Not with a project, but being resourceful (spelled cheap) and a scuba driver I used a scuba tank with and adapted regulator for my air tools. I didn't need to buy a small compressor and the rig was completely protable. Now I see the idea marketed using a paint ball gun tank.

Story of my life- a day late and a dollar short.


----------



## motthunter (Dec 31, 2007)

people will always copy. even manufacturers get into this loop. I have seen foreigners buy a chair, cut it up to fit in a suitcase and take it home to use as a model.


----------



## jeffthewoodwacker (Dec 26, 2007)

If you develop a following for your work and produce high quality pieces you will find that galleries and gift shops will not let someone undercut you. I had a gift shop that told me that someone else could sell them the same pieces at a lower cost. After I pulled my other pieces out of the gift shop the owner found that while he could get the same items cheaper he was also getting a lower quality good. Clients who had seen my work asked for it and wouldn't accept the other persons "knockoffs". When I was asked to bring items back to the shop I refused.


----------



## RyanShervill (Dec 18, 2007)

To truly "make it" in woodworking, you need to get people buying your name, not neccesarily your products. I can't really explain it better than that, but someone can/will always copy great pieces, but the value should come from the maker. Sure, there are other painters that can reproduce a painting or a style of it, but only the original artist is sought after by the clients that matter.

Ryan


----------



## Woodchuck1957 (Feb 4, 2008)

Good for you Jeff, we need more woodworkers like yourself that stick to their guns.


----------



## naperville (Jan 28, 2008)

Are we all not guilty here? Realy. Well maybe not in deed, but I sure as heck think so in thought. Any time we look through a woodworking magazine, do we not try to learn something and apply it to our own projects? I cannot speak for everyone, but a lot of my tricks I incorporated into some projects came from others and I have never cut them a check. We each are a culmination of experiences and influences and how we adapt them is our own choosing. Has anyone here made a dead on copy of something? Perhapse a Morris chair or a Green & Green sideboard? I know I'm 100% guilty of being in possession of a Shaker table that was built here in the shadow of Chicago.
I know it is frustrating to find others copying your work and if it is truly your own work and you had no help or inspiration in its creation, then you have every right to be upset… to a point. If they did not like it, they would not copy it. And,... If you build it better than they do, the people will find you…


----------



## Woodchuck1957 (Feb 4, 2008)

Thats true to a point Tom, but I've never went into a gift shop or consignment and tried to undercut someone elses work.


----------



## dennis (Aug 3, 2006)

Well it is that mindset that keeps woodworking in the low wage category. I see it in kitchen cabinets all the time. Survival prices…if I had to go out and do bids I'd go broke. I work only because of a reputation for good work at affordable prices, but it is not enough to get ahead on. No retirement, healthcare, or vacations.


----------



## TheKiltedWoodworker (Dec 21, 2006)

Sorry… did you say you were making "reproduction antiques" and someone copied you?

How dare they!

If your pieces were of better quality, and thus deserving of a higher price, then point that out to the customer. If they're still willing to pay less for lesser goods, then there isn't much you can do about that but find a new customer. Pretty soon people will stop buying the junk and your old customer will be left holding a bunch of cheap product.

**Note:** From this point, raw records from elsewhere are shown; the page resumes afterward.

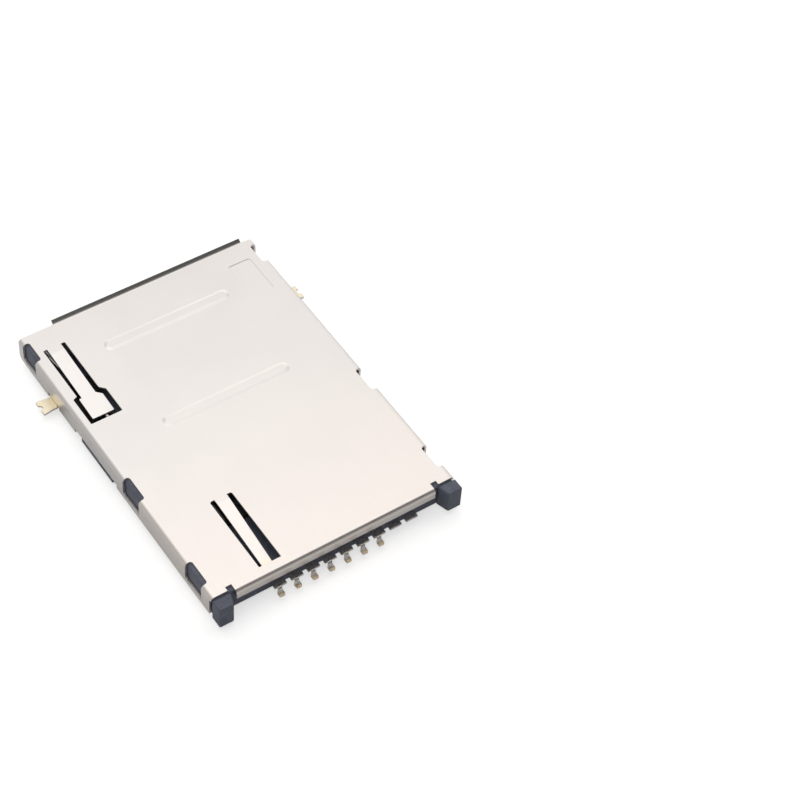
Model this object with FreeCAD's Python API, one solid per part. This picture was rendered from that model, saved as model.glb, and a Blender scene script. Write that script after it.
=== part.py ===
import math
import os

import FreeCAD, Part

# Millimetres. Origin on the board, midway between the two locating posts.
# +Y points out of the card entry, the solder tails leave towards -Y.

# Board and height
standoff = 0.0
shell_top = 1.85
sheet = 0.16
bend_radius = 0.15

# Card space and the moulded walls round it, from the card side to the bay side
card_width = 15.0
card_play = 0.2
card_corner = 3.0
floor_top = 0.75
side_wall = 0.25
side_wall_top = 1.1
bay_gap = 0.1
bay_width = 2.28
bay_wall = 0.43
shell_side_gap = 0.04

# Lengths along the card's path
rear_y = -5.27
rear_wall = 0.6
locked_gap = 2.12
card_to_b_tips = 13.05
tip_rows = 6.35
entry_land = 0.47
entry_chamfer = 0.3

# Other housing features
bay_floor = 0.45
bay_entry_wall = 2.4
rail_thickness = 0.3
rail_length = 5.5
rail_setback = 0.5
bump_rear_y = 7.4
bump_length = 4.1
bump_top = 0.35
bump_clearance = 0.05
block_height = 1.77
block_length = 0.98
block_width = 1.2
block_draft = 0.15
block_side_gap = 0.03
block_shell_gap = 0.15

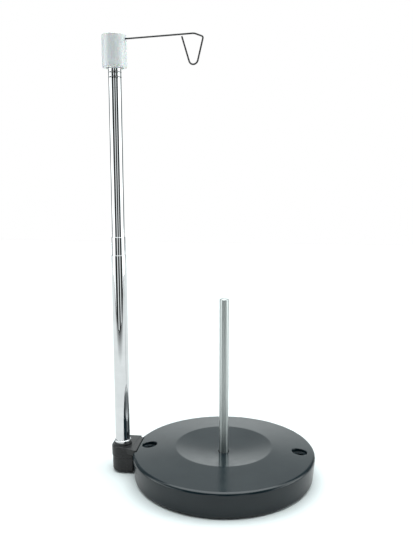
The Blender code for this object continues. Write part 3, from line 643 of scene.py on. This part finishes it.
class Finish:
    """One Principled material, and the noise patterns that vary it."""

    def __init__(self, name, colour, roughness, metallic=0.0, **sockets):
        self.material = bpy.data.materials.new(name)
        self.material.use_nodes = True
        self.tree = self.material.node_tree
        self.shader = self.tree.nodes["Principled BSDF"]
        self.shader.inputs["Base Color"].default_value = (*colour, 1.0)
        self.shader.inputs["Roughness"].default_value = roughness
        self.shader.inputs["Metallic"].default_value = metallic
        for socket, value in sockets.items():
            self.shader.inputs[socket.replace("_", " ")].default_value = value
        self.material.diffuse_color = (*colour, 1.0)
        self.last_normal = None

    def add(self, kind, **values):
        """A node of this kind, with its properties set."""
        node = self.tree.nodes.new(kind)
        for key, value in values.items():
            setattr(node, key, value)
        return node

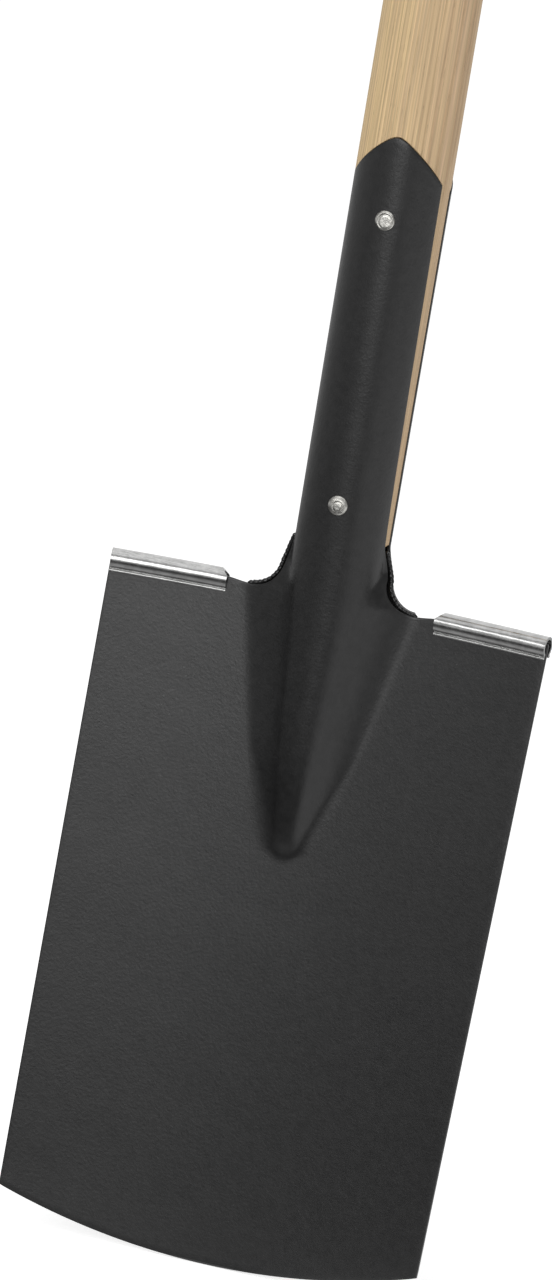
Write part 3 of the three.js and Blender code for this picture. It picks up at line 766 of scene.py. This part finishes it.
def wedge_solid(name, extra=0.0):
    """The wedge stands across the grip, wider above than below."""
    high = grip_height + GRIP_RADIUS + 1 * MM
    low = grip_height + GRIP_RADIUS - WEDGE_DEPTH - extra
    half = WEDGE_WIDTH / 2 + extra
    top, tip = WEDGE_TOP / 2 + extra, WEDGE_TIP / 2 + extra
    rings = []
    for y in np.linspace(-half, half, 9):
        rings.append(np.array([(-tip, y, low), (-top, y, high), (top, y, high), (tip, y, low)]))
    points, faces = lofted(rings)
    return new_piece(name, points, [face[::-1] for face in faces], wedge_ash)


def make_handle():
    hollow = np.linspace(-SHAFT_END_DEPTH, SEAM_HEIGHT, 30)
    beside_straps = np.linspace(SEAM_HEIGHT + 2 * MM, FRONT_POINT_HEIGHT + 10 * MM, 110)
    above = np.linspace(FRONT_POINT_HEIGHT + 14 * MM, grip_height, 140)
    rings = [shaft_ring(float(z)) for z in np.concatenate([hollow, beside_straps, above])]
    points, faces = lofted(rings)
    shaft = new_piece("ash_shaft", points, faces, shaft_ash)
    combine(shaft, seat_tool(blade_plan, BLADE_SHEET), "DIFFERENCE")
    combine(shaft, seat_tool(rear_plan, STRAP_SHEET), "DIFFERENCE")
    combine(shaft, grip_solid("grip_room", shaft_ash, CLEARANCE), "DIFFERENCE")
    tenon_foot = grip_height - GRIP_RADIUS - TENON_BELOW_GRIP
    tenon_top = grip_height + GRIP_RADIUS + TENON_ABOVE_GRIP
    tenon = upright("tenon", TENON_RADIUS, tenon_foot, tenon_top, shaft_ash, 60)
    envelope = grip_solid("envelope", shaft_ash)
    stub = upright("stub", TENON_RADIUS + 1 * MM, tenon_foot - 1 * MM, grip_height, shaft_ash, 8)
    combine(envelope, stub, "UNION")
    combine(tenon, envelope, "INTERSECT")
    combine(shaft, tenon, "UNION")
    combine(shaft, wedge_solid("wedge_room", TIGHT_FIT), "DIFFERENCE")
    crease(shaft, WOOD_CREASE)
    stands_for(shaft, "shaft")

    grip = grip_solid("turned_grip", grip_ash)
    bore = upright("bore", TENON_RADIUS + TIGHT_FIT, tenon_foot, tenon_top, grip_ash, 60)
    combine(grip, bore, "DIFFERENCE")
    crease(grip, WOOD_CREASE)
    stands_for(grip, "grip")

    wedge = wedge_solid("tenon_wedge")
    combine(wedge, grip_solid("envelope", wedge_ash), "INTERSECT")
    crease(wedge, WOOD_CREASE)
    stands_for(wedge, "grip_wedge")

    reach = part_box("grip_pin")[1].y
    dome = [(PIN_RADIUS * cos(t), reach - PIN_RADIUS * 0.5 * (1 - sin(t))) for t in np.linspace(pi / 2, 0, 7)]
    outline = [(radius, -along) for radius, along in dome] + list(reversed(dome))
    centre = (0, 0, grip_height - GRIP_RADIUS / 2)
    pin = turned("steel_grip_pin", outline, centre, (0, 1, 0), rivet_steel, 40)
    stands_for(pin, "grip_pin")


# ---- Geometry Nodes: welds, treads and rivets ----

class Recipe(Nodes):
    """A Geometry Nodes tree with named sizes as inputs."""

    def __init__(self, name, sizes):
        super().__init__(bpy.data.node_groups.new(name, "GeometryNodeTree"))
        face = self.tree.interface
        face.new_socket("Geometry", in_out="INPUT", socket_type="NodeSocketGeometry")
        kinds = {float: "NodeSocketFloat", int: "NodeSocketInt"}
        for label, kind in sizes.items():
            face.new_socket(label, in_out="INPUT", socket_type=kinds[kind])
        face.new_socket("Material", in_out="INPUT", socket_type="NodeSocketMaterial")
        face.new_socket("Geometry", in_out="OUTPUT", socket_type="NodeSocketGeometry")
        self.given = self.tree.nodes.new("NodeGroupInput").outputs

    def vector(self, x=0.0, y=0.0, z=0.0):
        return self.add("ShaderNodeCombineXYZ", {"X": x, "Y": y, "Z": z}).outputs[0]

    def end(self, geometry):
        real = self.add("GeometryNodeRealizeInstances", {0: geometry}).outputs[0]
        coloured = self.add("GeometryNodeSetMaterial", {0: real, "Material": self.given["Material"]})
        smooth_faces = self.add("GeometryNodeSetShadeSmooth", {0: coloured.outputs[0]})
        self.add("NodeGroupOutput", {0: smooth_faces.outputs[0]})

    def apply(self, piece, sizes, material):
        """Runs the recipe on a piece and leaves a plain mesh."""
        modifier = piece.modifiers.new(self.tree.name, "NODES")
        modifier.node_group = self.tree
        for item in self.tree.interface.items_tree:
            if item.in_out == "INPUT" and item.name in sizes:
                modifier[item.identifier] = sizes[item.name]
            elif item.in_out == "INPUT" and item.name == "Material":
                modifier[item.identifier] = material
        return bake(piece)


def line_piece(name, points, closed=False):
    """A chain of edges, which a recipe sweeps along or takes as its section."""
    mesh = bpy.data.meshes.new(name)
    count = len(points)
    edges = [(k, (k + 1) % count) for k in range(count if closed else count - 1)]
    mesh.from_pydata(np.asarray(points, float).tolist(), edges, [])
    return add_object(name, mesh)


def weld_recipe():
    """A bead swept along a line, swelling once for each drop of the electrode."""
    r = Recipe("weld_bead", {"Bead radius": float, "Drop pitch": float, "Unevenness": float, "Seed": int})
    path = r.add("GeometryNodeMeshToCurve", {0: r.given["Geometry"]}).outputs[0]
    path = r.add("GeometryNodeResampleCurve", {0: path, "Count": 190}).outputs[0]
    spline = r.add("GeometryNodeSplineParameter").outputs
    turn = r.math("MULTIPLY", r.math("DIVIDE", spline["Length"], r.given["Drop pitch"]), 2 * pi)
    mean, ripple_depth, taper, thinnest = 0.86, 0.09, 26.0, 0.05
    ripple = r.math("MULTIPLY", r.math("SINE", turn), ripple_depth)
    left_over = r.math("SUBTRACT", 1.0, spline["Factor"])
    ends = r.math("MULTIPLY", r.math("MULTIPLY", spline["Factor"], left_over), taper)
    ends = r.math("SQRT", r.math("MINIMUM", r.math("MAXIMUM", ends, thinnest), 1.0))
    swell = r.math("MULTIPLY", r.math("ADD", mean, ripple), ends)
    radius = r.math("MULTIPLY", swell, r.given["Bead radius"])
    section = r.add("GeometryNodeCurvePrimitiveCircle", {"Resolution": 20, "Radius": 1.0}).outputs[0]
    swept = {"Curve": path, "Profile Curve": section, "Scale": radius, "Fill Caps": True}
    bead = r.add("GeometryNodeCurveToMesh", swept).outputs[0]
    place = r.add("GeometryNodeInputPosition").outputs[0]
    noise = r.add(
        "ShaderNodeTexNoise", {"Vector": place, "W": r.given["Seed"], "Scale": 520.0}, noise_dimensions="4D"
    )
    offset = r.vector_math("SUBTRACT", noise.outputs["Color"], (0.5, 0.5, 0.5))
    offset = r.scaled(offset, r.given["Unevenness"])
    bead = r.add("GeometryNodeSetPosition", {0: bead, "Offset": offset}).outputs[0]
    r.end(bead)
    return r


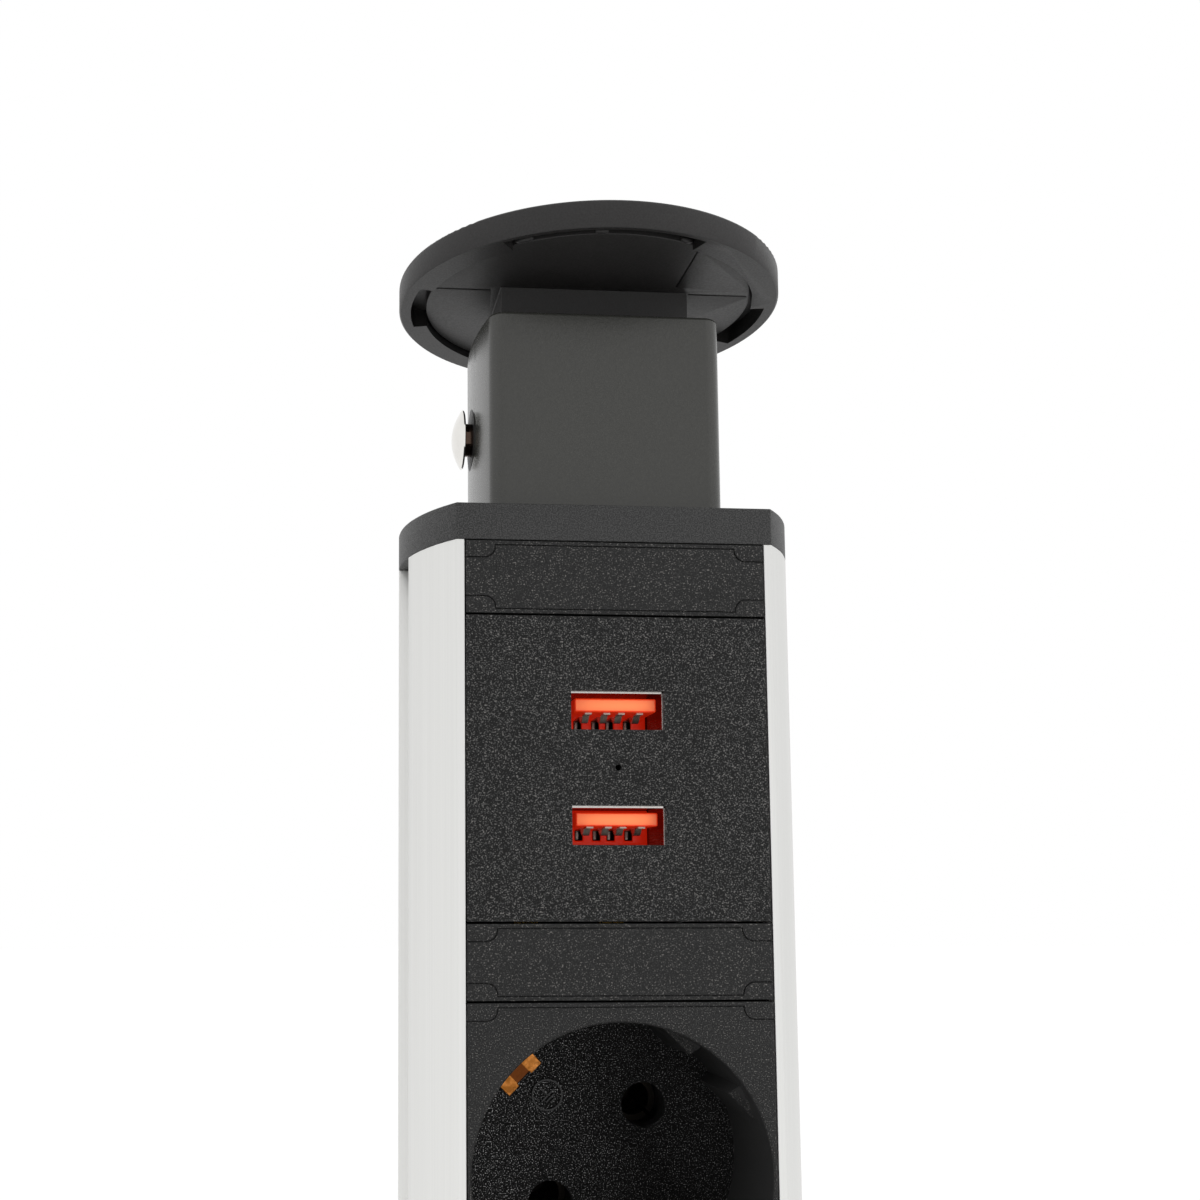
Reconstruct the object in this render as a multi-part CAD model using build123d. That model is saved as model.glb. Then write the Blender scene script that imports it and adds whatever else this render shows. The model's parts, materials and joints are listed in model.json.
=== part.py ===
"""Pull-up desk socket tower, raised in its desk collar. Millimetres, +Z up.

The origin is on the tower's axis, level with the desk top, which is the underside of the collar's flange.
The flat front of the tower faces -Y. Each piece is one function, and every fit comes from the values below.
"""
from build123d import *
import math
import os

os.makedirs("parts", exist_ok=True)

# Column profile
COLUMN_R = 28.0
FRONT_Y = -18.0
PROFILE_WALL = 1.5
CHANNEL_HALF = 20.4
LIP_BACK_Y = -10.9
GUIDE_GROOVE_DEPTH = 2.2
GUIDE_GROOVE_Y0 = -6.8
GUIDE_GROOVE_Y1 = 1.0
GUIDE_GROOVE_WALL = 1.3
FRONT_PORT_X = 22.3
FRONT_PORT_Y = -12.7
REAR_PORT_X = 17.6
REAR_PORT_Y = 17.6
REAR_PORT_BOSS_R = 2.8

# Heights of the modules in the column, from the top down
SPACER_UPPER_HEIGHT = 10.1
USB_HEIGHT = 40.8
SPACER_LOWER_HEIGHT = 10.2
SOCKET_HEIGHT = 45.0
SOCKET_COUNT = 3
BLANK_HEIGHT = 60.3
JOINT_GAP = 0.3

# Desk collar
DESK_HOLE_R = 30.0
DESK_THICKNESS = 20.0
BARREL_R = 29.6
THREAD_R = 29.3
BARREL_LENGTH = 50.0
BORE_GAP = 0.3
FLANGE_R = 40.0
FLANGE_HEIGHT = 5.6
LID_SEAT_DEPTH = 3.8
LID_SEAT_GAP = 0.5
FLANGE_EDGE = 2.0
COLLAR_WALL = 2.2
KEY_GAP = 0.3
KEY_CLEARANCE = 1.0
WIPER_Z = 0.3
WIPER_HEIGHT = 1.2
WIPER_WIDTH = 1.8
WIPER_GAP = 0.2
NUT_HEIGHT = 10.0
NUT_R = 35.0
NUT_GAP = 0.15
NUT_GRIPS = 12
NUT_GRIP_R = 2.6
NUT_SHOULDER = 2.0
WASHER_HEIGHT = 2.0

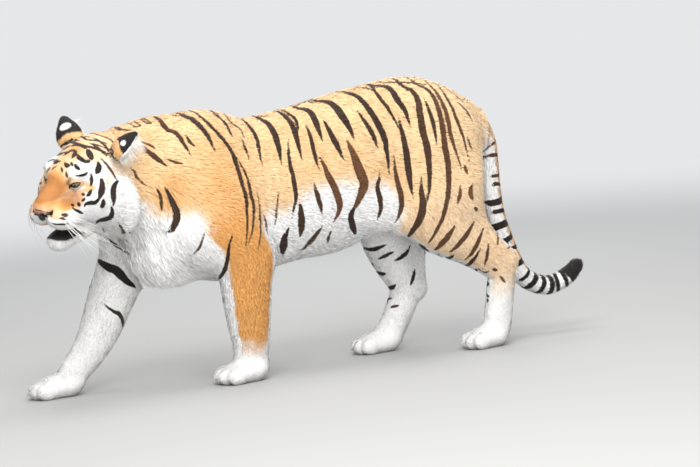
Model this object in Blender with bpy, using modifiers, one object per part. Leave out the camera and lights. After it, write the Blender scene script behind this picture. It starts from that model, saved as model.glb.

Don't sacrifice quantity or cheaper cost for quality. Well, you can if you want. I won't, though. I know what my time and design skills are worth and that's what I'll charge.


----------



## 33706 (Mar 5, 2008)

Thanks for all your responses! It's reassuring to know that I am not the only one experiencing this problem. Yup, after posting this, I knew that 'reproduction' thing might bite me, but I had to pare down the original post to make it more readable. One of the hit items I produced for that tourist shop was a so-called sheet-music cabinet, often placed next to the piano in the parlor. I sold the proprietor the original item which I refinished, which she used as a prop for some hand-crafted merchandise. Everyone wanted to buy that cabinet, so I made 12 similar in various woods and finishes and internal configurations,, and consigned them. Within a week she wanted 12 more! and then…no more orders. Then, I saw them elsewhere, some that looked just like mine only not as nice. Then I saw 'my' cabinets in her shop, made by someone else.
Hey, even Thomas Moser, a high-end shop in coastal Maine, once published a book about their products, complete with blueprints, and successfully sued furniture manufacturers who faithfully copied those same plans…
The lesson I learned from all of this is, as many of you pointed out, that I must live on my reputation. I am now trying to source out some parts for a helical lathe I am building, which will produce some whimsical barley-twist furniture and objets d'art which will NOT be easily duplicated by indiscriminate copy-catters. Living in Manitoba now, I have to re-orient myself to a different type of market and buying habits than what I knew in Maine.


----------



## Woodchuck1957 (Feb 4, 2008)

Dennis is absolutely right. And I don't see it getting any better any time soon.


----------



## CaptnA (Dec 17, 2007)

Interesting. I think so much of this is perception. I know some "people will steal your left hand if your right is busy holding your wallet. " 
Is there truly an 'original' idea left? This comes up in music so often I'm not sure how every singer isn't constantly in court. 
Like Lew's comment on using a scuba tank. For over 30 years we've used the compressed air tanks for our airpacks to power air tools. I know it wasn't new when I started using it in 1974. No idea who actually came up with the idea that it would work. Very little difference in SCUBA and SCBA for fire service. My son's friend who owns a paint ball place uses an old SCBA bottle on their 'tank' to power their paintball machine gun. He never saw one, he found one at a sale and figured out how to make it work.
My wife makes jewelry. She doesn't copy others work - BUT she DOES look at fashion to see what styles might work with what the fashion people say will be selling. Is this wrong? And I guess when she was first learning she DID try to copy what she saw to learn how to make her own work. But she didn't sell those.
Hard questions with no clear answers. 
Trends vs copies ? I'm not smart enough to say. 
Poor copy vs MY TAKE on something?? 
We see what we like and what will fit into our styles or skill levels I think. 
To copy someone else's work and undercut prices - that's just wrong and I think we'd have a hard time arguing that point. Maybe the store owner who is now selling 'virtually' the same thing with a higher profit margin might try…
I know that I have no name and no reputation. Probably never will. I enjoy turning bowls. At what point is a bowl my own and not just a copy of a rounded piece of wood influenced by someone else? 
I think at times its easy to see what's W R O N G - but at what point can we say what is right?


----------



## itsme_timd (Nov 29, 2007)

There was another thread going here about copying work and whether or not that was OK. This situation takes it to a different level.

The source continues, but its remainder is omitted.